## [MATERIAL FOR THIS TASK]

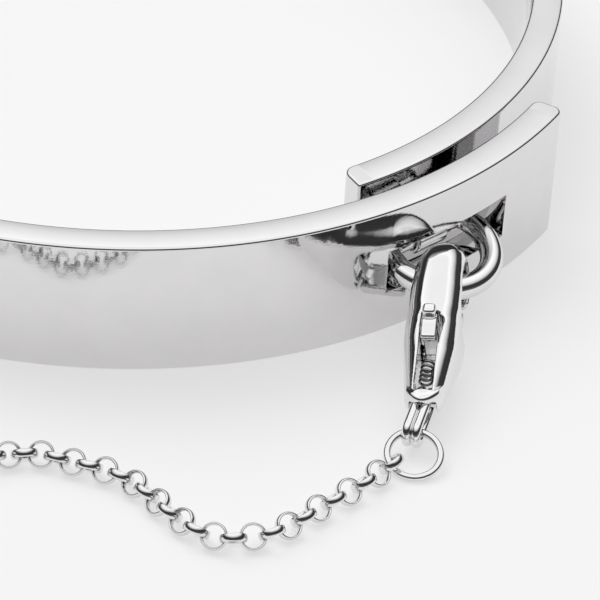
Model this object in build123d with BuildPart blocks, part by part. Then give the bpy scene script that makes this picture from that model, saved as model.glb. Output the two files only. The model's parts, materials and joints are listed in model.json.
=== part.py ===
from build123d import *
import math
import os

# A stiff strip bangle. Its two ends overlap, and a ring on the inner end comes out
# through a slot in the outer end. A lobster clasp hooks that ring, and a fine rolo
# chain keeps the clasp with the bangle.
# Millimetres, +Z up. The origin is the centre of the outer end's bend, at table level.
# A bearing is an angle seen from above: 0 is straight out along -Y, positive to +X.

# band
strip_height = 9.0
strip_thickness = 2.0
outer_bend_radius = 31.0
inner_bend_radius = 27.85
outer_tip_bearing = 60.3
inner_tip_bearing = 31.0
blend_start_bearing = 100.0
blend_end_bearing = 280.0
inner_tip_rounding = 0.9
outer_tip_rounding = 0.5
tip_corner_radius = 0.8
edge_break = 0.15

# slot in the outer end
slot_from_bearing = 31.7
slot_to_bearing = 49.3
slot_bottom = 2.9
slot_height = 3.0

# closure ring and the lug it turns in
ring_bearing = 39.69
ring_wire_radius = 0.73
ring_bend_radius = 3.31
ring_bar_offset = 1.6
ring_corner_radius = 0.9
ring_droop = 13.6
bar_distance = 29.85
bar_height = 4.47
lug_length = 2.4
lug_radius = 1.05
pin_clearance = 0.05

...

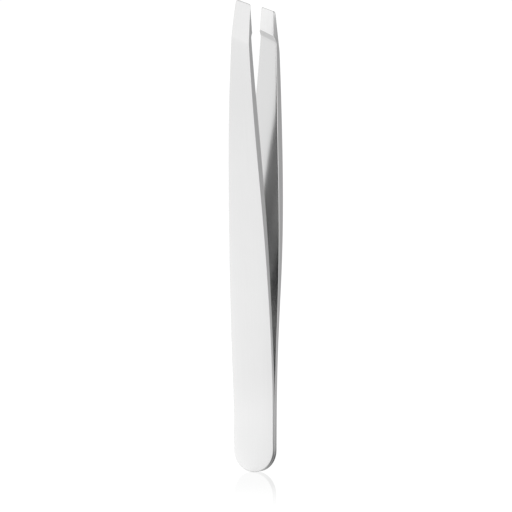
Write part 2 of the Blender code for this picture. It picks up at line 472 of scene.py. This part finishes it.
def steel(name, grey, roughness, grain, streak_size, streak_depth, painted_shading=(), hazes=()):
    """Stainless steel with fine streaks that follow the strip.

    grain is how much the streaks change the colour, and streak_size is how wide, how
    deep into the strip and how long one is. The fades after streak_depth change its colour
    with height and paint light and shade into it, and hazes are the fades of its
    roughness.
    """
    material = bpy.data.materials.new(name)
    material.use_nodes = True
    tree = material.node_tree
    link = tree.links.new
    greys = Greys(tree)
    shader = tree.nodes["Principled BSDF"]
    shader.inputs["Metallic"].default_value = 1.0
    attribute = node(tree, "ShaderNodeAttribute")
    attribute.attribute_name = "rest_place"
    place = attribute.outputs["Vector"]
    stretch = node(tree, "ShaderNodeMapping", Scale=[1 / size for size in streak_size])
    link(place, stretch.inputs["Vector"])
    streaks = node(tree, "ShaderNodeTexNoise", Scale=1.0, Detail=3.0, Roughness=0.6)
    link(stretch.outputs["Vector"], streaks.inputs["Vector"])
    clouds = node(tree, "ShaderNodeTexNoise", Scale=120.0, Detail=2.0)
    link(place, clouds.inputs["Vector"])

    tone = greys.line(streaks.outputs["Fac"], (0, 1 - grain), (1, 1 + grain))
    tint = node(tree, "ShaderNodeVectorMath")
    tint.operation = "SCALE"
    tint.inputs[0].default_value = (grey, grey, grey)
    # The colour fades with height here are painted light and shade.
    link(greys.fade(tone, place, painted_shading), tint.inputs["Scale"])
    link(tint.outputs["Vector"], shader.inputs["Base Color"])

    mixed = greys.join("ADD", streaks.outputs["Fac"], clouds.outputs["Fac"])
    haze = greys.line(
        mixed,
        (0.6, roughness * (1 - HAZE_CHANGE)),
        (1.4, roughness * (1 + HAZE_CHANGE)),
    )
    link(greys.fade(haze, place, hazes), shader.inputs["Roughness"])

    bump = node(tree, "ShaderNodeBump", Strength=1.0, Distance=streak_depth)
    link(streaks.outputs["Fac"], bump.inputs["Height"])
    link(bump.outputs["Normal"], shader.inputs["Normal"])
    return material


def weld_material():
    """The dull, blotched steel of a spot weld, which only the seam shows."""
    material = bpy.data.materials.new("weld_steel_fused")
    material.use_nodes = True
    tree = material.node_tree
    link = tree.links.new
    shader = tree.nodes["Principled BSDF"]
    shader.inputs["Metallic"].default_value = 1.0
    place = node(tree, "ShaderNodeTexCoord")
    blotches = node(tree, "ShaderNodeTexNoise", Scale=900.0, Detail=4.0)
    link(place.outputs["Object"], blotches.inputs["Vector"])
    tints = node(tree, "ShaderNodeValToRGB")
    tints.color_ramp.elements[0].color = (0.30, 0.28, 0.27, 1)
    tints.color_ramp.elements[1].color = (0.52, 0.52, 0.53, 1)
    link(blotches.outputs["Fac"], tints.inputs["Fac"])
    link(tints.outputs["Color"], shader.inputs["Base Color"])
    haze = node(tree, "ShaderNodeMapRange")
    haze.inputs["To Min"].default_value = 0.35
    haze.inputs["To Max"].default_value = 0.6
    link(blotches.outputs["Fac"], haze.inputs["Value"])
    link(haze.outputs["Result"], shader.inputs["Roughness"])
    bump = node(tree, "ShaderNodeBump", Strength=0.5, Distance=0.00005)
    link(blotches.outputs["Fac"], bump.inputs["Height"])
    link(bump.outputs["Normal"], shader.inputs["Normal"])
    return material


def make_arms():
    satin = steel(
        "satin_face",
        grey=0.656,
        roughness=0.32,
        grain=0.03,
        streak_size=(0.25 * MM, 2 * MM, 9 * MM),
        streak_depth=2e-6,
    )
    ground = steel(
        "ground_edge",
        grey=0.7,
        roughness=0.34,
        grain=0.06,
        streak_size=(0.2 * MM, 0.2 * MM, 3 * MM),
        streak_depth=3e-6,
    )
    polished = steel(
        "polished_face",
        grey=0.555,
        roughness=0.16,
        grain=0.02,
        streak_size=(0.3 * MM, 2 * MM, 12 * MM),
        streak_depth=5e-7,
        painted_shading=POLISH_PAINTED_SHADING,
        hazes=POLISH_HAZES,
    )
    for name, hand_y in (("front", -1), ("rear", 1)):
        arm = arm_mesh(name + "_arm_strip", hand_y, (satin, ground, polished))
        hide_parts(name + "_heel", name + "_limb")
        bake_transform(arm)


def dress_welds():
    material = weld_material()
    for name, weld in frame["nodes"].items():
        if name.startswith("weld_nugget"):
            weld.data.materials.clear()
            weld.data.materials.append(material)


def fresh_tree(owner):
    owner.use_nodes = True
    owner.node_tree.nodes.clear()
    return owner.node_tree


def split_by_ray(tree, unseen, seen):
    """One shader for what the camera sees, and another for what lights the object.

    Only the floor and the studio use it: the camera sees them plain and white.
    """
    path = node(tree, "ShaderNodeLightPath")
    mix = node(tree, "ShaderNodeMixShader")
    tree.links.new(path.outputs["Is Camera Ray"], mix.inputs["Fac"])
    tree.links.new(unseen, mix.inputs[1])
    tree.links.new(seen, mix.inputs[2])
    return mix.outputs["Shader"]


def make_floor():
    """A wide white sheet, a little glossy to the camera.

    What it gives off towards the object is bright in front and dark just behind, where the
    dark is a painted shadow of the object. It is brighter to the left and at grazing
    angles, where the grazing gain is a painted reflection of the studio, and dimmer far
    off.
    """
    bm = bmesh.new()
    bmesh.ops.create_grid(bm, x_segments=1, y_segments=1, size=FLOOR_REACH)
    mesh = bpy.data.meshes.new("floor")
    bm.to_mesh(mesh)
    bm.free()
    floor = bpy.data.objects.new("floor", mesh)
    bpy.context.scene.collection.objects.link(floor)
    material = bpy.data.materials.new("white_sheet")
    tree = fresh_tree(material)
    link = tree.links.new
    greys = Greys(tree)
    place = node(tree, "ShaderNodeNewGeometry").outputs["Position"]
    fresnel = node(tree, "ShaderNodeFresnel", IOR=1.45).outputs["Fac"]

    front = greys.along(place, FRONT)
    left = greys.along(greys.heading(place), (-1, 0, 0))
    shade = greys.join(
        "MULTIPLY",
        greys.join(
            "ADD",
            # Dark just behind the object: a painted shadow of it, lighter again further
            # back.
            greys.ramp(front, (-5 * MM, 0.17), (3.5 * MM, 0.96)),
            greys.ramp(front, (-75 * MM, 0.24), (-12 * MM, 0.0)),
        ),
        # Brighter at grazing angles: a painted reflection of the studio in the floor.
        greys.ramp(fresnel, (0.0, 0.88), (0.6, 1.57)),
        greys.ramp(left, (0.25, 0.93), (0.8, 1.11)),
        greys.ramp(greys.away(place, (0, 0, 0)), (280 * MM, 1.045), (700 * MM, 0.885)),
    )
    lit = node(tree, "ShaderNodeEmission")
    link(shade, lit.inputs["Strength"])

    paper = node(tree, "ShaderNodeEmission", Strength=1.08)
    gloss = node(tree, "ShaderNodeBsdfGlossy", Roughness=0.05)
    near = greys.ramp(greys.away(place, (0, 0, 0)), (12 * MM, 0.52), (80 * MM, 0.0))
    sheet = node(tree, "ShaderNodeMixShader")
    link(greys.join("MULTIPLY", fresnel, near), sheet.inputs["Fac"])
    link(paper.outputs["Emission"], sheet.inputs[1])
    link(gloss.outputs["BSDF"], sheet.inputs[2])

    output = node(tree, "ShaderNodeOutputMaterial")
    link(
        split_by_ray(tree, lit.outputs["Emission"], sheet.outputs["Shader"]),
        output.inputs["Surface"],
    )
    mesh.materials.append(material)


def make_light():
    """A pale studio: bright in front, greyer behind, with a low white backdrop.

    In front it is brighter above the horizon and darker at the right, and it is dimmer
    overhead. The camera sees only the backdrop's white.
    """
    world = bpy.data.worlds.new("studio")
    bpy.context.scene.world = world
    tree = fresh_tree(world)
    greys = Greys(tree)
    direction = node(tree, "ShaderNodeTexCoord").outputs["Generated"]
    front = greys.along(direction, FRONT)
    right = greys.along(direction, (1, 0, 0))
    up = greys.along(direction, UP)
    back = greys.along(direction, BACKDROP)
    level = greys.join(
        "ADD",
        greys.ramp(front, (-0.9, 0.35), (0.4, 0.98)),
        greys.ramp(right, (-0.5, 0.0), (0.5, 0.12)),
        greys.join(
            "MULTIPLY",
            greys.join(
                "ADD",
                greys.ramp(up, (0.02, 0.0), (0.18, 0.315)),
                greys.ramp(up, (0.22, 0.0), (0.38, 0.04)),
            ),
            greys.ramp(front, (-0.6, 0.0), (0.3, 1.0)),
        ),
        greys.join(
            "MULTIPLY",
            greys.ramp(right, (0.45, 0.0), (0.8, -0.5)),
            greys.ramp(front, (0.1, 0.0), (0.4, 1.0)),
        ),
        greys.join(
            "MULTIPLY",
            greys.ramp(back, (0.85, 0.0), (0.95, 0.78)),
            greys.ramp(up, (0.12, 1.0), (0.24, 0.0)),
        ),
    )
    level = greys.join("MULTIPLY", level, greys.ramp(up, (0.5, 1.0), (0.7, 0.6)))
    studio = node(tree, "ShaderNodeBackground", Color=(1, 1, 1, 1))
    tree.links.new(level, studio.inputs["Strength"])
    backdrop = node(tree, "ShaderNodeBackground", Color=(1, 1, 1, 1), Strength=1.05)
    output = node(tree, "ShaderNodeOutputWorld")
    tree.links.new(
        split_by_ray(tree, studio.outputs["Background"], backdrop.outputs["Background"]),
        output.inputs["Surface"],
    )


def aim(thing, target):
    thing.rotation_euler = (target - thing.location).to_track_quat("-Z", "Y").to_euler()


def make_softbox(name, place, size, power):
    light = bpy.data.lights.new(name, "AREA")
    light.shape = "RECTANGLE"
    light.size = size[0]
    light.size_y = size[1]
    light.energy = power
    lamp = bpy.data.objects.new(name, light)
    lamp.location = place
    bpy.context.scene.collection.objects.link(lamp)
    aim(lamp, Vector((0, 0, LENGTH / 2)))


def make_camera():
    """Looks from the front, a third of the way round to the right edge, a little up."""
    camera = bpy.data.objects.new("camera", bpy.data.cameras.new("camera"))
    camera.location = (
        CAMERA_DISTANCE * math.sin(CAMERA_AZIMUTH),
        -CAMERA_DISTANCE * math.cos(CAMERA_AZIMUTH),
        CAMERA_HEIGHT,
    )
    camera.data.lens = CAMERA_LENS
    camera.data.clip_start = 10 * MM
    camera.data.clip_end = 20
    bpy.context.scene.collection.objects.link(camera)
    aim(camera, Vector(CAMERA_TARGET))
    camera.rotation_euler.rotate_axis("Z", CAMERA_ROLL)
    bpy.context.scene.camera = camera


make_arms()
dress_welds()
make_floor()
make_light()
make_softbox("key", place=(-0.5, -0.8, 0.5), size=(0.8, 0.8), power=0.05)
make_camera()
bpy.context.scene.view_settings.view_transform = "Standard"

--

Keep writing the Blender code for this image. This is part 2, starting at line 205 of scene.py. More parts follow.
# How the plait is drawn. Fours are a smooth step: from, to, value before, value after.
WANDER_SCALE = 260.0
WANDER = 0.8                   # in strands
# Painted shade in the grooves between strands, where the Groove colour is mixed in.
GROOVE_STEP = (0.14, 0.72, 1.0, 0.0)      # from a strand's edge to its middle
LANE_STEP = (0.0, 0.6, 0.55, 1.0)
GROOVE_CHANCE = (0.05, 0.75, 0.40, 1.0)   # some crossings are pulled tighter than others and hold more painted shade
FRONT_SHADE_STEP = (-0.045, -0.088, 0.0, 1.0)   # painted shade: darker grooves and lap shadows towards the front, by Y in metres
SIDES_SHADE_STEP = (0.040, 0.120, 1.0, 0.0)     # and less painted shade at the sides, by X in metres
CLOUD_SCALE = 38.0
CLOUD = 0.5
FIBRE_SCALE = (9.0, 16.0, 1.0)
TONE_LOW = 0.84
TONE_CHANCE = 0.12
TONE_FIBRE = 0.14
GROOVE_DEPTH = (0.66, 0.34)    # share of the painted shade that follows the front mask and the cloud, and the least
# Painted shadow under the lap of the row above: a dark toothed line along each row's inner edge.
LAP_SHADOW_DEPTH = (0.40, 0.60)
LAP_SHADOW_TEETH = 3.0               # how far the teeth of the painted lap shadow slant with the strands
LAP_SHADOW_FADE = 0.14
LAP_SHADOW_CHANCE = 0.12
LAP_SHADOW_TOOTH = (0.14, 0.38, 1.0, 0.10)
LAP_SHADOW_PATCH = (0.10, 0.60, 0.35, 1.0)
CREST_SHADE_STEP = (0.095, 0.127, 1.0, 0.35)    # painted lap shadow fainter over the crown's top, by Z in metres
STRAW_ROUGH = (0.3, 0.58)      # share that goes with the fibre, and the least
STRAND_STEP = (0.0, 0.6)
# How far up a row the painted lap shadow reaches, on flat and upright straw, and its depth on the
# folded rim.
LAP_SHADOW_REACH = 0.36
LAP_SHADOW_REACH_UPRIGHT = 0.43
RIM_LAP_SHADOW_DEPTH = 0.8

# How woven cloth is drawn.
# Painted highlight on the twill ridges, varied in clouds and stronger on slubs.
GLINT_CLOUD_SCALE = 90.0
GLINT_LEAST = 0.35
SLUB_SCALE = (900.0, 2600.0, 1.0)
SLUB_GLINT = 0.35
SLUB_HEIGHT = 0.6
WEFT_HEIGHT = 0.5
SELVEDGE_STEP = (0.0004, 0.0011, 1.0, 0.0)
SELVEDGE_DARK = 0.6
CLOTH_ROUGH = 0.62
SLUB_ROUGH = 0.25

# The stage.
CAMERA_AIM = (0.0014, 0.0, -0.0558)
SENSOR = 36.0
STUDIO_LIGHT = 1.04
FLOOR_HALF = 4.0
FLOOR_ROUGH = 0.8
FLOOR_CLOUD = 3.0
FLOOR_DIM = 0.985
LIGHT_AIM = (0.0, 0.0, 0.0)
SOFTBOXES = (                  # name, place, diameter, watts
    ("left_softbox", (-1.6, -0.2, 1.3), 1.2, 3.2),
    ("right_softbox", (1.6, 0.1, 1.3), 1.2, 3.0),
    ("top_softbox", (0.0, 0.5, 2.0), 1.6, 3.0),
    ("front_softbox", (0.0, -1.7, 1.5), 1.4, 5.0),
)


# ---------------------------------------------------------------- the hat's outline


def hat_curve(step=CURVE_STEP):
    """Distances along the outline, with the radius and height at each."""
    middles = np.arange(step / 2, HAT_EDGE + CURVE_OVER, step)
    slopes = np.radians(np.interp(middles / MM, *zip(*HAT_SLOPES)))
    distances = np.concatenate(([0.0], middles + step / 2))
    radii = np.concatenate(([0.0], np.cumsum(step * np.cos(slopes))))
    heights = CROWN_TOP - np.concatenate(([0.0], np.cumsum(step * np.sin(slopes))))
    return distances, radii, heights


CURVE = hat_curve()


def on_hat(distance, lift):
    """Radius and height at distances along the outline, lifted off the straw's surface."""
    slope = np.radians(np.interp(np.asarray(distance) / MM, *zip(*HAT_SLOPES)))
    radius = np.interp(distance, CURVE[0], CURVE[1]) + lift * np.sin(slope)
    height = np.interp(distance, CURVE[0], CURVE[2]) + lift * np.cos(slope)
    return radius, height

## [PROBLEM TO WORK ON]
Repeat, character for character, the lines of the material above from the line with "Model this object" through the line with "edge_break = 0.15".

## [RESPONSE FOR THIS EXERCISE]
Model this object in build123d with BuildPart blocks, part by part. Then give the bpy scene script that makes this picture from that model, saved as model.glb. Output the two files only. The model's parts, materials and joints are listed in model.json.
=== part.py ===
from build123d import *
import math
import os

# A stiff strip bangle. Its two ends overlap, and a ring on the inner end comes out
# through a slot in the outer end. A lobster clasp hooks that ring, and a fine rolo
# chain keeps the clasp with the bangle.
# Millimetres, +Z up. The origin is the centre of the outer end's bend, at table level.
# A bearing is an angle seen from above: 0 is straight out along -Y, positive to +X.

# band
strip_height = 9.0
strip_thickness = 2.0
outer_bend_radius = 31.0
inner_bend_radius = 27.85
outer_tip_bearing = 60.3
inner_tip_bearing = 31.0
blend_start_bearing = 100.0
blend_end_bearing = 280.0
inner_tip_rounding = 0.9
outer_tip_rounding = 0.5
tip_corner_radius = 0.8
edge_break = 0.15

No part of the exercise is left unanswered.